The baritone Igor Golovatenko was Georgio Germont which is not one of the longest Verdi baritone roles, but the character does seem to go on and on having made his point. Golovatenko was an unusually sympathetic Giorgio Germont, even when relentlessly hounding Violetta to give up Alfredo. Reminding him of his family in Provence ‘Di provenza il mar’ was magnificently sung with attention to every word and the feeling behind the music. (There was no one in the opera house to applaud Golovatenko after this aria though I was applauding at my laptop!)
Margaret Plummer as Flora (Violetta’s party loving friend), Donna Ellen as Annina (her gofer), Attila Mokus as Baron Douphol (her erstwhile lover) and Ilya Kazakov as Dr Grenvil (her oncologist) gave solid performances in the little Verdi gives them to do.
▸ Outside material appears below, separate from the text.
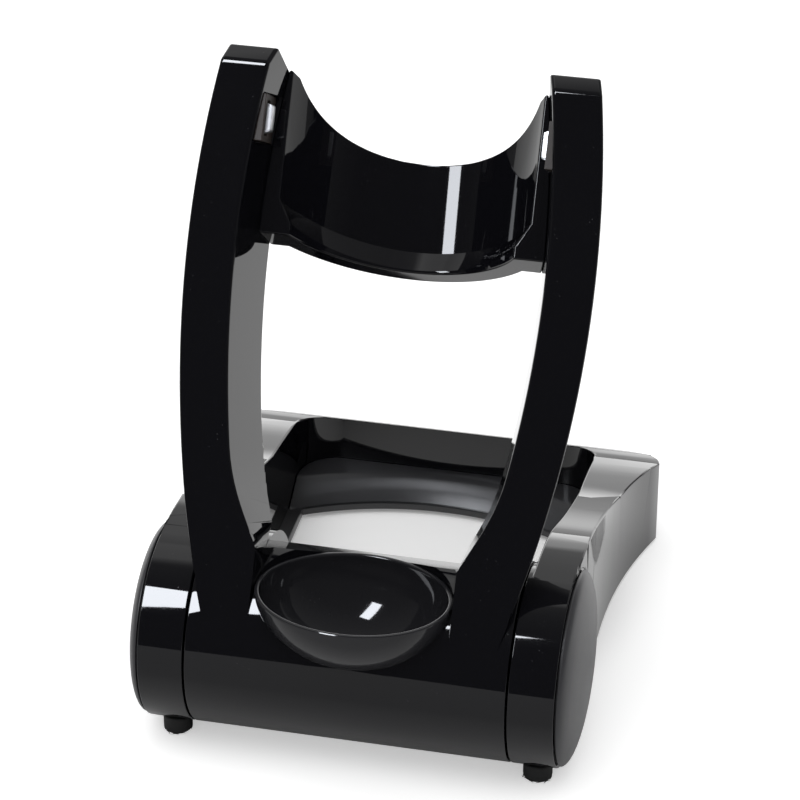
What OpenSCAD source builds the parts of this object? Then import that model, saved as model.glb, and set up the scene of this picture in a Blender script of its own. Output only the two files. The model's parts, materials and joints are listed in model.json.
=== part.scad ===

Under the baton of young Italian conductor Giacomo Sagripanti – a name I am unfamiliar with – this La traviata was bursting with energy and he brought out all the passion in Verdi’s score with the quality of the string playing in the preludes as sublime as you would expect from the Vienna State Opera orchestra; tender, yet not without underlying tension. Throughout Sagripanti was scrupulously sympathetic to his principal singers whilst encouraging the vibrant dynamism of the splendid chorus.
At the end – because there was no audience present to pass judgement on all that had gone before – there were just the closing credits featuring the motto ‘Wir spielen für Österreich’: a dispiriting end to a great opera event.